SOURCE MATERIAL:
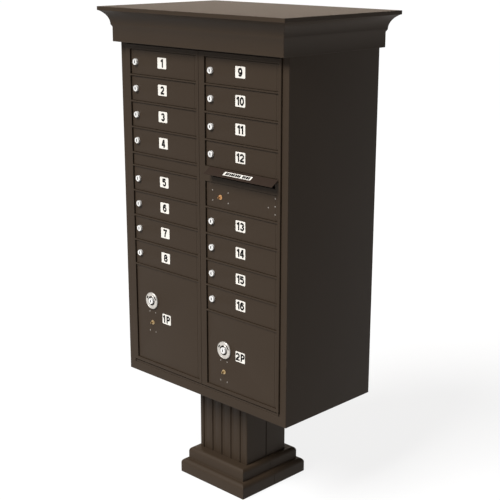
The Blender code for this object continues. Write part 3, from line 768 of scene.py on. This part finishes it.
# ---------------------------------------------------------------- hood
def hood():
    """Bent sheet with a rolled lower lip; its white label carries two groups of plain bars."""
    low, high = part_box("mail_hood")
    y0, top, out, drop = high.y, high.z, high.y - low.y, 0.0185
    sheet, flange = 0.0012, 0.0095               # sheet, and height of the flange on the master door
    slope = Vector((0, -out, -drop)).normalized()
    away = Vector((0, slope.z, -slope.y))
    lip = [(y0 - out + 0.0006, top - drop + 0.0002), (y0 - out, top - drop - 0.0004),
           (y0 - out + 0.0002, top - drop - 0.0010), (y0 - out + 0.0010, top - drop - 0.0011)]
    outline = [(y0, top), *lip, (y0 - sheet - 0.0004, top - 0.0033), (y0 - sheet - 0.0003, top - flange),
               (y0, top - flange)]
    # the hood takes the darker copy of the bronze coat, a painted shade
    stand_in("mail_hood", one(add_prism, outline, low.x, high.x, along_x), HOOD_SHADED_COAT, 0.0003)

    w, h, along, down = 0.1225, 0.0156, 0.1415, 0.0170   # label, and its centre along and down the hood
    bars, widths, step = (8, 4), (0.88, 0.76, 0.84), w / 14.2   # bars in each group, their shares of a step
    turn = Matrix((Vector((1, 0, 0)), -away, -slope)).transposed().to_4x4()
    centre = Vector((low.x + along, y0, top)) + slope * down + away * 0.0001
    plate = one(add_prism, rounded_rect(w, h, 0.0008), -LABEL_T, 0, along_y)
    bm = bmesh.new()
    x = -0.435 * w
    for count in bars:
        for k in range(count):
            add_box(bm, (x, -0.0005, -h * 0.35), (x + step * widths[k % 3], -LABEL_T, h * 0.35))
            x += step
        x += step * 0.6
    for name, mesh, mat in (("hood_label", plate, VINYL), ("hood_label_bars", mesh_of("bars", bm), INK)):
        mesh.transform(Matrix.Translation(centre) @ turn)
        put(name, mesh, mat, NODES["mail_hood"]["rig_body"])


def blank():
    """Filler between doors 4 and 5: front sheet as wide as a door, block behind it, wider rear sheet."""
    low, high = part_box("blank_panel")
    door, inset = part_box("tenant_door_05"), RAIL / 2 + ROW_GAP - TOUCH
    front_t, back_t, lap = 0.0020, 0.0012, (0.0010, 0.0008)   # sheets, and how far the block goes into each
    bottom, top, rear = low.z + inset, high.z - inset, high.y - back_t
    left, axis = door[0].x, axis_point("tenant_door_05").x
    front = one(add_box, (left, low.y, bottom), (high.x, low.y + front_t, top))
    block = one(add_box, (left + TOUCH, low.y + lap[0], bottom + TOUCH),
                (axis - 0.004, rear + lap[1], top - TOUCH))
    back = one(add_box, (low.x, rear, low.z), (axis - 0.005, high.y, high.z))
    stand_in("blank_panel", carve(front, [block, back], "UNION"), BRONZE, 0.0005)


# ---------------------------------------------------------------- the rest of the frame
def keep_cad():
    """CAD pieces whose shape is already right get only a material."""
    for node in ("pedestal_post", "rack_left", "rack_right", "door_rod_left", "door_rod_right"):
        for slot in NODES[node].material_slots:
            slot.material = STEEL


# ---------------------------------------------------------------- floor, light and camera
BACKDROP_R, BACKDROP_H, BACKDROP_T = 50.0, 40.0, 1.0     # pale wall far round the stage
FLOOR_HALF, BOUNCE_DOWN = 60, 0.002              # half side of both floors, and the gap between them
SKY = 0.07                                       # strength of the even light from all round
LENS, SENSOR, SHIFT = 80.70, 36.0, (-0.0041, 0.0246)     # millimetres, and shares of the sensor
CAMERA_AT, CAMERA_AIM, CAMERA_ROLL = (2.63611, -2.67034, 1.87250), (-0.67089, 0.68802, -0.27663), 0.095


def area_light(name, at, target, size, power, colour):
    light = bpy.data.lights.new(name, "AREA")
    light.shape, light.size, light.size_y = "RECTANGLE", size[0], size[1]
    light.energy, light.color = power, colour
    lamp = bpy.data.objects.new(name, light)
    bpy.context.scene.collection.objects.link(lamp)
    lamp.location = at
    lamp.rotation_euler = (Vector(target) - Vector(at)).to_track_quat("-Z", "Y").to_euler()


def sun_light(name, elevation, azimuth, strength, spread):
    """Sun seen from the front at a height and a bearing in degrees, wide enough for soft shadows."""
    light = bpy.data.lights.new(name, "SUN")
    light.energy, light.angle = strength, radians(spread)
    lamp = bpy.data.objects.new(name, light)
    bpy.context.scene.collection.objects.link(lamp)
    e, a = radians(elevation), radians(azimuth)
    towards = Vector((cos(e) * sin(a), -cos(e) * cos(a), sin(e)))
    lamp.rotation_euler = towards.to_track_quat("Z", "Y").to_euler()


def stage_piece(name, mesh, mat):
    mesh.materials.append(mat)
    piece = bpy.data.objects.new(name, mesh)
    bpy.context.scene.collection.objects.link(piece)
    return piece


def grid():
    return one(bmesh.ops.create_grid, x_segments=8, y_segments=8, size=FLOOR_HALF)


def studio():
    """Pale floor and far wall; a second, dimmer floor that only lights the object from below."""
    outside = BACKDROP_R + BACKDROP_T
    ring = [(BACKDROP_R, -1.0), (BACKDROP_R, BACKDROP_H), (outside, BACKDROP_H), (outside, -1.0)]
    floor = stage_piece("floor", grid(), FLOOR)
    floor.visible_diffuse = False
    bounce = stage_piece("bounce", grid(), BOUNCE)
    bounce.location.z = -BOUNCE_DOWN
    bounce.visible_camera = bounce.visible_glossy = False
    backdrop = stage_piece("backdrop", one(add_lathe, ring, 96, along_z, (0, 0), True), BACKDROP)
    backdrop.visible_diffuse = backdrop.visible_glossy = backdrop.visible_shadow = False
    world = bpy.data.worlds.new("studio")
    bpy.context.scene.world = world
    world.use_nodes = True
    sky = world.node_tree.nodes["Background"]
    sky.inputs["Color"].default_value = (1, 1, 1, 1)
    sky.inputs["Strength"].default_value = SKY
    sun_light("key", elevation=48, azimuth=-8, strength=5.66, spread=30)
    area_light("back", at=(-5.0, 6.0, 3.0), target=(0, 0, 1.2), size=(5.0, 3.0), power=122,
               colour=(1.0, 0.84, 0.70))
    bpy.context.scene.view_settings.view_transform = "Standard"


def camera():
    """Long-lens three-quarter view from the right, a little above."""
    data = bpy.data.cameras.new("camera")
    data.lens, data.sensor_width = LENS, SENSOR
    data.shift_x, data.shift_y = SHIFT
    cam = bpy.data.objects.new("camera", data)
    bpy.context.scene.collection.objects.link(cam)
    cam.location = CAMERA_AT
    aim = Vector(CAMERA_AIM).to_track_quat("-Z", "Y")
    cam.rotation_euler = (aim.to_matrix() @ Matrix.Rotation(radians(CAMERA_ROLL), 3, "Z")).to_euler()
    bpy.context.scene.camera = cam


camera()
crown()
column()
base()
cabinet()
master("left")
master("right")
hinge_rods()
tenant_doors()
parcel_doors()
outgoing()
blank()
hood()
keep_cad()
studio()
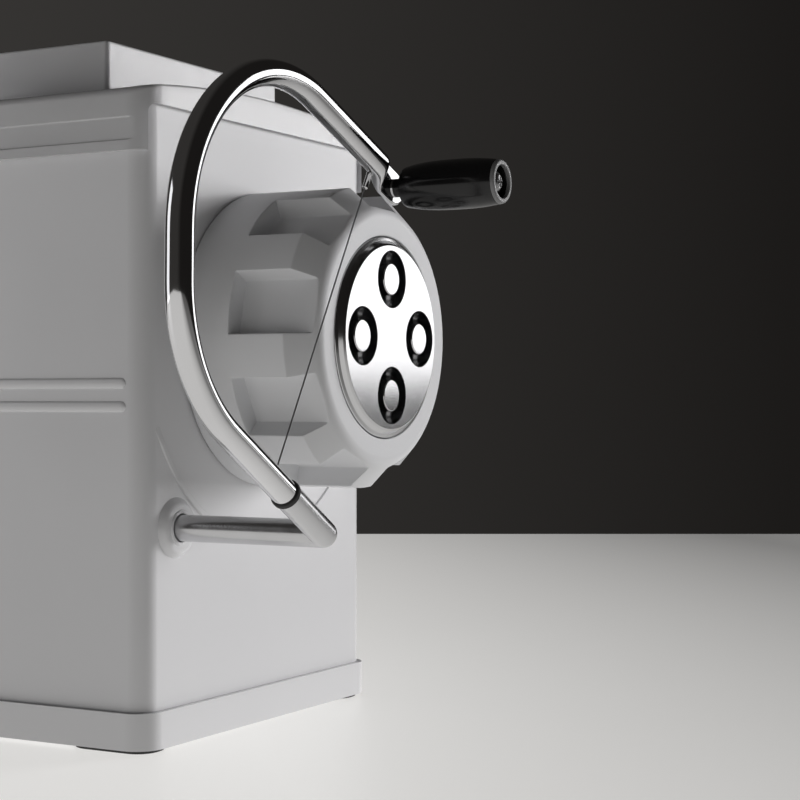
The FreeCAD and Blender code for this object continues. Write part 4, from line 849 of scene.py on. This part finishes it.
# the round tube eases into a flat pad with rounded corners, and left is what remains to the pad's centre
def makeArm(around=40):
    c, face = crank, place["faceY"]
    stations, end = crankPath()
    forward = heading(c["topTurn"])
    loops = []
    for spot, turn in stations:
        left = (end - spot).dot(forward) if turn == c["topTurn"] else math.inf
        ease = easeStep((c["padRun"] + c["padRamp"] - left) / c["padRamp"])
        across = c["tube"] + (c["padHalf"] - c["tube"]) * ease
        if left < 0:
            across = math.sqrt(max(c["padHalf"] ** 2 - left ** 2, c["thinnest"]))
        deep = c["tube"] + ((c["padTo"] - c["padFrom"]) / 2 - c["tube"]) * ease
        middle = c["plane"] + ((c["padFrom"] + c["padTo"]) / 2 - c["plane"]) * ease
        power = 2 / (2 + c["padSquare"] * ease)
        side = heading(turn - 90)
        ring = []
        for k in range(around):
            a = 2 * math.pi * k / around
            u = math.copysign(abs(math.cos(a)) ** power, math.cos(a)) * across
            v = math.copysign(abs(math.sin(a)) ** power, math.sin(a)) * deep
            ring.append((spot.x + side.x * u, face - middle - v, spot.y + side.y * u))
        loops.append(ring)
    piece = stack("crankBow", loops)
    soften(piece, crease=50)
    finishPiece(piece, "crank", "chrome", "crank_arm")


def inPlane(spot, d):
    return Vector((spot.x, place["faceY"] - d, spot.y))


# a rod's outline as (radius, distance), its far edge rounded
def rodLine(radius, length, edge):
    corners = [(0, 0, 0), (radius, 0, 0), (radius, length, edge), (0, length, 0)]
    return softLine(corners, closed=False, steps=3)


def makeElbow():
    c, r, back = crank, crank["shaft"], (0, 1, 0)
    corner = inPlane(Vector((place["shaftX"], place["shaftZ"])), c["plane"])
    leg = heading(c["legTurn"])
    way = Vector((leg.x, 0, leg.y))
    shaft = rodAlong("elbowRod", rodLine(r, c["plane"] + c["shaftTail"], 0.6), corner, back)
    arm = rodAlong("elbowLeg", rodLine(r, c["elbowLeg"], 0.35), corner, way)
    turns = [math.radians(a) for a in range(0, 181, 6)]
    ball = rodAlong("elbowBall", [(r * math.sin(t), -r * math.cos(t)) for t in turns], corner, back)
    cutWith(shaft, arm, ball, way="UNION")
    soften(shaft, crease=28)
    finishPiece(shaft, "crank", "chrome", "crank_shaft", look="satin_chrome")
    rim, hole, width = c["tube"] + c["sealProud"], c["sealHole"], c["sealWidth"]
    band = softLine([(hole, 0, 0), (rim, 0, 0.7), (rim, width, 0.7), (hole, width, 0)], closed=False)
    seal = rodAlong("sealRing", band, corner + way * c["elbowLeg"], way)
    soften(seal)
    finishPiece(seal, "crank", "black_rubber", "crank_seal_ring")


def makeWire():
    c, w = crank, wire
    start = Vector((place["shaftX"], place["shaftZ"]))
    end = Vector((place["gripX"], place["gripZ"]))
    low = inPlane(start + heading(c["legTurn"]) * w["lowAt"], w["plane"])
    high = inPlane(end - heading(c["topTurn"]) * w["highAt"], w["plane"])
    way = (high - low).normalized()
    span = (high - low).length
    line = rodAlong("cutWire", [(0, 0), (w["radius"], 0), (w["radius"], span), (0, span)], low, way, 16)
    soften(line, crease=50)
    finishPiece(line, "crank", "steel_wire", "cutting_wire")
    for name, origin, along, proud, nodeNames in (
            ("lowFerrule", low, way, w["lowProud"], ("wire_ferrules",)),
            ("highFerrule", high, -way, w["highProud"], ())):
        reach = c["tube"] + proud
        tip = reach + w["tip"]
        cap = softLine([(0, w["ferruleFrom"], 0), (w["ferrule"], w["ferruleFrom"], 0),
                        (w["ferrule"], reach, 0.35), (w["radius"] + w["tipProud"], tip, 0.1), (0, tip, 0)],
                       closed=False, steps=4)
        sleeve = rodAlong(name, cap, origin, along, 28)
        soften(sleeve)
        finishPiece(sleeve, "crank", "chrome", *nodeNames)


makeArm()
makeElbow()
makeWire()
print("crank: done")


# grip, its end ring and the screw it turns on
grip = dict(neckFrom=62.3, start=66.7, end=106.1, neck=3.6, startRadius=7.6, endRadius=8.4, fullRadius=9.6,
            fullAt=90.0, startPower=3.0, endPower=2.2, firstStation=1.5, station=2.0, lastStation=0.8,
            bore=2.28, pocket=6.3, pocketDeep=5.2, ring=1.4, ringTaper=0.35)
screw = dict(start=59.8, radius=2.2, seat=0.08, head=5.4, headHigh=5.6, headEdge=1.1, slotHalf=0.55,
             slotReach=2.5, slotDeep=1.5, slotTaper=0.45, over=0.5, edge=0.1)


def gripRadius(d):
    g = grip
    if d < g["fullAt"]:
        t = (g["fullAt"] - d) / (g["fullAt"] - g["start"])
        return g["fullRadius"] - (g["fullRadius"] - g["startRadius"]) * t ** g["startPower"]
    t = (d - g["fullAt"]) / (g["end"] - g["fullAt"])
    return g["fullRadius"] - (g["fullRadius"] - g["endRadius"]) * t ** g["endPower"]


# turned about the grip's axis, from a line of (radius, distance in front of the face)
def turnGrip(name, line, closed, segments):
    centre = (place["gripX"], place["gripZ"])
    return lathe(name, [(r, place["faceY"] - d) for r, d in line], centre, closed, segments)


def makeGrip():
    g = grip
    floor, front = g["end"] - g["pocketDeep"], g["end"] + g["ring"]
    corners = [(g["bore"], g["neckFrom"], 0), (g["neck"], g["neckFrom"], 0.2), (g["neck"], g["start"], 0.5),
               (g["startRadius"], g["start"], 1.0)]
    d = g["start"] + g["firstStation"]
    while d < g["end"] - g["lastStation"]:
        corners.append((gripRadius(d), d, 0))
        d += g["station"]
    corners += [(g["endRadius"], g["end"], 0.3), (g["pocket"], g["end"], 0.2), (g["pocket"], floor, 0.2),
                (g["bore"], floor, 0)]
    body = turnGrip("gripBarrel", softLine(corners), True, 80)
    soften(body, crease=40)
    finishPiece(body, "grip", "black_plastic", "grip")
    rim = softLine([(g["pocket"], g["end"], 0), (g["endRadius"], g["end"], 0),
                    (g["endRadius"] - g["ringTaper"], front, 0.8), (g["pocket"], front, 0.35)])
    ring = turnGrip("gripEndRing", rim, True, 80)
    soften(ring, crease=40)
    finishPiece(ring, "grip", "grey_plastic", "grip_end_ring")


# a domed head with a cross slot that narrows downwards
def makeScrew():
    s = screw
    base = grip["end"] - grip["pocketDeep"] + s["seat"]
    dome = base + s["headEdge"]
    line = [(0, s["start"]), (s["radius"], s["start"]), (s["radius"], base), (s["head"], base)]
    for a in range(0, 90, 10):
        rise = (s["headHigh"] - s["headEdge"]) * math.sin(math.radians(a))
        line.append((s["head"] * math.cos(math.radians(a)), dome + rise))
    line.append((0, base + s["headHigh"]))
    body = turnGrip("gripScrew", line, False, 64)
    top = place["faceY"] - base - s["headHigh"]
    cuts = []
    for wide, tall in ((s["slotReach"], s["slotHalf"]), (s["slotHalf"], s["slotReach"])):
        loops = []
        for y, share in ((top - s["over"], 1.0), (top + s["slotDeep"], s["slotTaper"])):
            a, b = (wide * share, tall) if wide > tall else (wide, tall * share)
            loops.append([(place["gripX"] + sx * a, y, place["gripZ"] + sz * b) for sx, sz in squareCorners])
        cuts.append(stack("slotCut", loops))
    cutWith(body, *cuts)
    soften(body, s["edge"], crease=35)
    finishPiece(body, "crank", "chrome", "grip_screw", look="satin_chrome")


makeGrip()
makeScrew()
print("grip: done")


# feet: one rubber pad, set at the four corners by its own node tree
foot = dict(halfX=9.0, halfY=18.0, corner=8.0, apartX=141.4, apartY=143.4,
            rings=((-1.4, 0.0), (-0.6, 0.0), (-0.18, 0.18), (0.0, 0.6), (0.0, 2.65)))  # outwards and up


def cornersTree():
    tree, net, given = makeTree("copiesAtCorners", ApartX="NodeSocketFloat", ApartY="NodeSocketFloat",
                                Finish="NodeSocketMaterial")
    corners = net.add("GeometryNodeMeshGrid", {}, {"Size X": given["ApartX"], "Size Y": given["ApartY"],
                                                   "Vertices X": 2, "Vertices Y": 2})
    copies = net.add("GeometryNodeInstanceOnPoints", {}, {"Points": corners, "Instance": given["Geometry"]})
    closeTree(net, copies, given)
    return tree


def makeFeet():
    f = foot
    loops = []
    for grow, z in f["rings"]:
        loop = rectLoop(f["halfX"] + grow, f["halfY"] + grow, f["corner"] + grow, cornerSteps=6, alongX=2,
                        alongY=3)
        loops.append(flat(loop, z))
    pads = stack("rubberFeet", loops)
    soften(pads, crease=50)
    runTree(pads, cornersTree(), ApartX=f["apartX"] * mm, ApartY=f["apartY"] * mm,
            Finish=finishes["black_rubber"])
    finishPiece(pads, "machine", "black_rubber", "feet")


makeFeet()
print("feet: done")


# base: the CAD plinth, merged and lightly edged; the CAD pieces that are left keep their mesh
base = dict(edge=0.8, steps=3)
slots = {entry["node"]: entry["material_slot"] for entry in frame["record"]["subparts"]}


def makeBase():
    plinth = bpy.data.objects.new("basePlinth", nodes["base"].data.copy())
    bpy.context.scene.collection.objects.link(plinth)
    work = bmesh.new()
    work.from_mesh(plinth.data)
    bmesh.ops.remove_doubles(work, verts=work.verts, dist=mend["weld"])
    work.to_mesh(plinth.data)
    work.free()
    soften(plinth, base["edge"], steps=base["steps"])
    finishPiece(plinth, "machine", slots["base"], "base")


makeBase()
for name, slotName in slots.items():
    node = nodes[name]
    if not node.hide_render:
        node.data.materials.clear()
        node.data.materials.append(finishes[slotName])
print("carried-over pieces: done")


# floor, backdrop and lamps: a grey table made pale by a painted glow of light, brightest near the camera and
# on the left and fading towards the far right, a key box on the right that no reflection shows, a weak mirror
# box beside it for the reflections, and a raking box behind on the left
room = dict(floorDeep=1.762, floorSide=3.2, floorBack=3.5, base=(0.27, 0.27, 0.266), dull=0.96, cloud=1.6,
            gloss=0.45, cloudGloss=0.08, glowNear=(0.62, 0.612, 0.598), glowFar=(0.10, 0.098, 0.095),
            glowStart=1.096, glowAcross=1.635, glowAlong=0.375, backLeft=(0.036, 0.034, 0.032),
            backRight=(0.0115, 0.0105, 0.0098), backSlope=2.4)
lamps = [  # name, place, aimed at, size, watts, colour, seen in reflections
    ("keyBox", (1.95, -1.20, 0.42), (0.0, -0.12, 0.150), (0.85, 1.0), 47.0, (1.0, 0.99, 0.995), False),
    ("mirrorBox", (1.90, -1.17, 0.60), (0.0, -0.12, 0.150), (0.85, 0.9), 4.6, (1.0, 0.995, 1.0), True),
    ("rakeBox", (-0.82, 1.10, 0.42), (-0.08, 0.0, 0.14), (0.7, 0.8), 2.1, (0.98, 0.98, 1.0), True),
]
right = Vector((aim.y, -aim.x, 0))


def makeFloor():
    r = room
    eye = Vector((view["at"][0], view["at"][1], 0))
    far, near = eye + aim * r["floorDeep"], eye - aim * r["floorBack"]
    side = right * r["floorSide"]
    mesh = bpy.data.meshes.new("floor")
    mesh.from_pydata([far - side, near - side, near + side, far + side], [], [(0, 1, 2, 3)])
    floor = bpy.data.objects.new("floor", mesh)
    bpy.context.scene.collection.objects.link(floor)
    f = Finish("paintedLightTable")
    across, along = f.along(f.spot, right), f.along(f.spot, aim)
    # the table's glow is painted light: brightest near the camera and on the left, fading towards the far
    # right, in place of the light falling on it
    glow = (r["glowStart"] - across * r["glowAcross"] - along * r["glowAlong"]).clamped()
    cloud = f.noise(r["cloud"], 3.0)
    mesh.materials.append(f.close(dict(Emission_Strength=1.0),
                                  Base_Color=f.tone(dulled(r["base"], r["dull"]), r["base"], cloud),
                                  Roughness=r["gloss"] + cloud * r["cloudGloss"],
                                  Emission_Color=f.tone(r["glowFar"], r["glowNear"], glow)))


def makeBackdrop():
    r = room
    world = bpy.data.worlds.new("studio")
    bpy.context.scene.world = world
    world.use_nodes = True
    net = Net(world.node_tree)
    across = net.along(net.add("ShaderNodeTexCoord"), right)
    back = net.tone(r["backLeft"], r["backRight"], (across * r["backSlope"] + 0.5).clamped())
    glow = net.add("ShaderNodeBackground", {}, {"Color": back, "Strength": 1.0})
    net.add("ShaderNodeOutputWorld", {}, [glow])


def makeLamps():
    for name, at, target, size, watts, colour, glossy in lamps:
        data = bpy.data.lights.new(name, "AREA")
        data.shape, data.size, data.size_y = "RECTANGLE", *size
        data.energy, data.color = watts, colour
        lamp = bpy.data.objects.new(name, data)
        lamp.location = at
        lamp.rotation_euler = (Vector(target) - Vector(at)).to_track_quat("-Z", "Y").to_euler()
        lamp.visible_camera = False
        lamp.visible_glossy = glossy
        bpy.context.scene.collection.objects.link(lamp)


makeFloor()
makeBackdrop()
makeLamps()
print("room: done")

YOUR OBJECTIVE:
What is the number of lines in the data that hold the string "This"? Answer with the number only.

CORRECT RESPONSE:
2